Tripp actively involved her young fans, who were crowded on the floor around the podium, in a discussion of her creative process when writing the historical fiction books about American girls Molly, Felicity, Josefina and Samantha.

Tripp said she wanted to create books about young girls living in different time eras.

Tripp carefully explained to the audience how she gets her story ideas.

"I can remember vividly what I was doing when I was exactly your age," she said to the attentive young listeners.

She said the things that happen to some of the characters in the books are things that actually happened to her.

Another way she gets her ideas is through research by traveling across the United States, talking to people, collecting details and being observant.

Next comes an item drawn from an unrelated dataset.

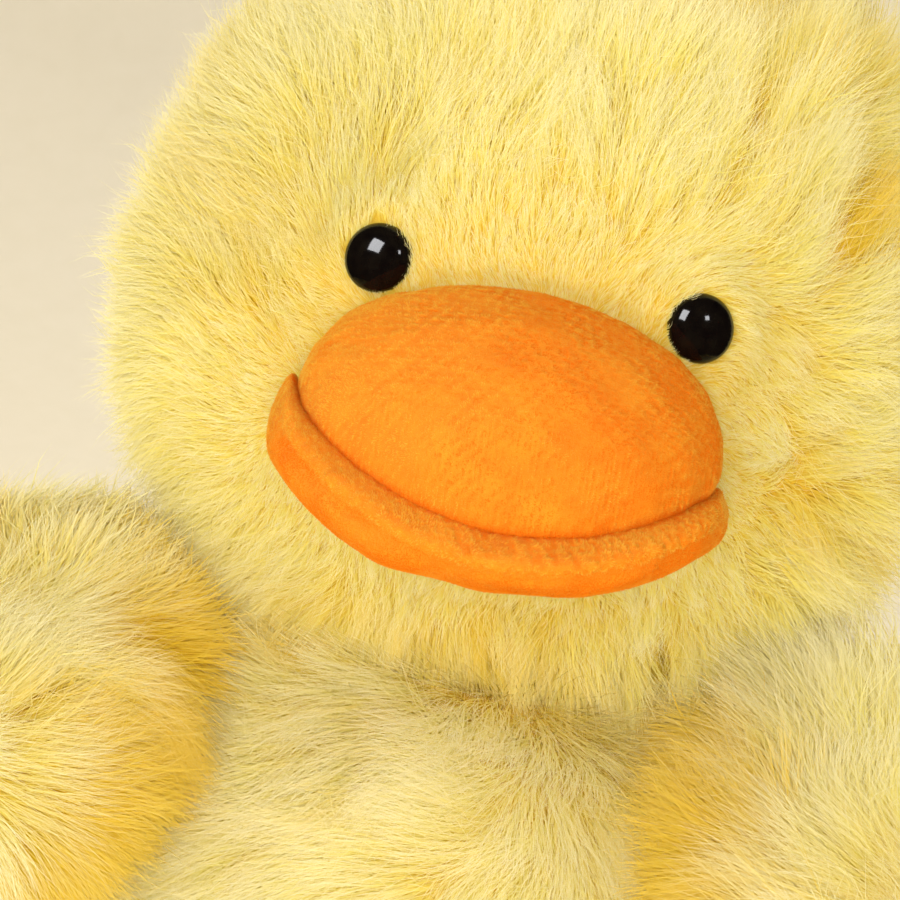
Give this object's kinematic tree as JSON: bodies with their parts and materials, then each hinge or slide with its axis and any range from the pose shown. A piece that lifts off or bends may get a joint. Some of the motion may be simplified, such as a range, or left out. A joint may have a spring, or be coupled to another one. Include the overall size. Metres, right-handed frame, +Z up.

When Tripp researched the character Josefina, she went to New Mexico and asked the oldest women she could find what their mothers taught them. She used this information to create a character who had to carry water pails on her head and smooth warm mud and plaster over the walls of adobes.

Tripp asked young audience members to stand up and act as though they were throwing large wads of mud onto a wall, to smooth it out and then to sit as though they were sliding down the top of the muddy adobe on their behinds.

"The last place I get my ideas is hard to describe. It's a wondrous and magical place called my imagination," Tripp said.

Tripp showed them the first draft of one of her books, which was covered with yellow notes and markings.

She said not one of the comments from her editor on the draft was positive.

She said writing is a long process and can be very difficult, but she encouraged the young audience members not to give up.

Even after a number of drafts, the editorial process, creating the illustrations and publishing the books, the author said they were not finished.

"The book isn't finished until you unwrap it and finish the story," Tripp said.